Одним из существенных свойств эмерджентности является возникновение принципиально нового из агрегатов известных элементов в тот момент, когда они складываются в систему повышенной сложности.
Новая теория возникает из агрегатного ассамбляжа разнородных элементов, взятых из разных областей и разных подходов. Самое поразительное свойство происходящего для стороннего наблюдателя — это ощущение неожиданной конвергенции совершенно разных областей и полей.
Что вполне соотвествует процессу отражения действительности средствами архитектуры.
До сих говорили о новой теории как о теории сложных систем. Но само это определение способно ввести в заблуждение, так как слишком напрямую связывает новую теорию с системными исследованиями языка или нейронных сетей. Новая теория близка этим дисциплинарным или междисциплинарным исканиям, но совершенно к ним не сводится. Я даже думаю, можно примыкать к новому теоретическому мышлению, совершенно игнорируя когнитивистику или коннективизм нейрофизиологии или лингвистики. Главным свойством новой теории я полагаю прорыв за пределырепре- зентативно-символического мышления, за пределы мышления в терминах кодификации и иерархий.

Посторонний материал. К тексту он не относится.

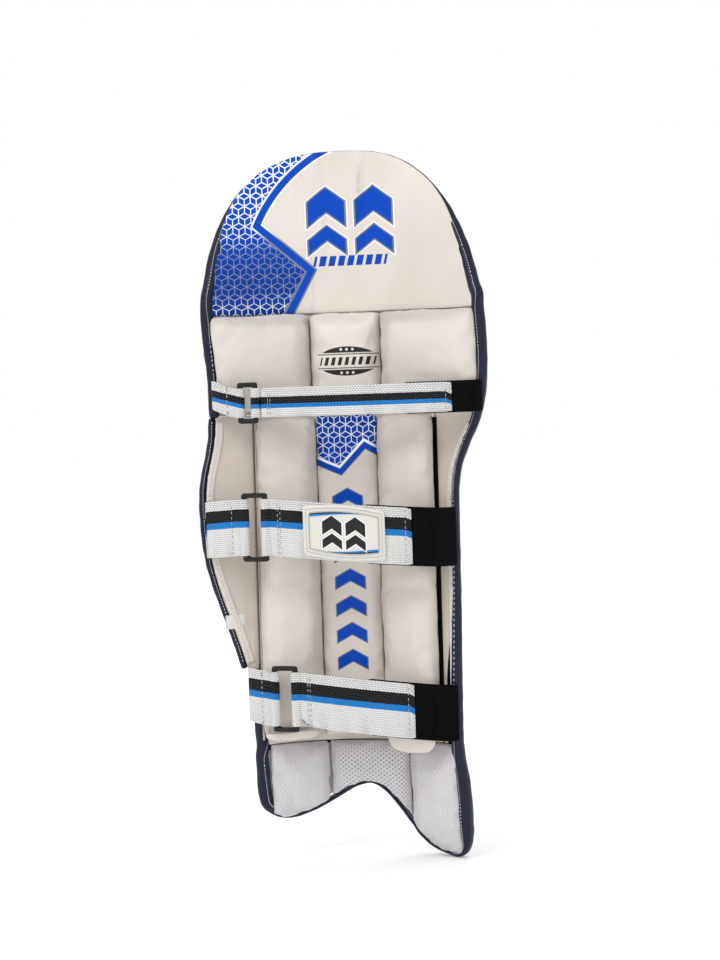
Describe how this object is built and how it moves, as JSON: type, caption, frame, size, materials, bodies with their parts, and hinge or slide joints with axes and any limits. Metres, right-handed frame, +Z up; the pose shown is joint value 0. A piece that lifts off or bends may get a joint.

Конечно, теория сложных систем находящеяся еще в стадии становления и развития требует специальных усилий для ее интепритации в отношении предметно-простраственной среды, да уже многие зарубежные архитекторы и теоретики (Дженкс) пытаются это сделать, однако нужно констатировать, что эти интепритации не выходит за рамки «ощущения» и «предположения», здесь должны быть произведены серьезные исследования фундаментального характера. Кто их будет существлять при общем упадке теоретических исследований в области архитектуры в нашей стране непонятно, остается надеяться, что за рубежом такие условия сохраняются.
Но поскольку сам предмет архитектурной деятельности является сложнейшим конгломератом проистикающим из многих сфер (экология, экономика, социальные процессы, инженерно-технические, эргономические, эстетические), то гипотетически теория сложных систем может пролить свет на новое осмысления архитекетуры и градостроительства. Необходимость интерпритации теории сложных систем, в области архитектуры очевидна, следует ожидать специальных исследований этого процесса.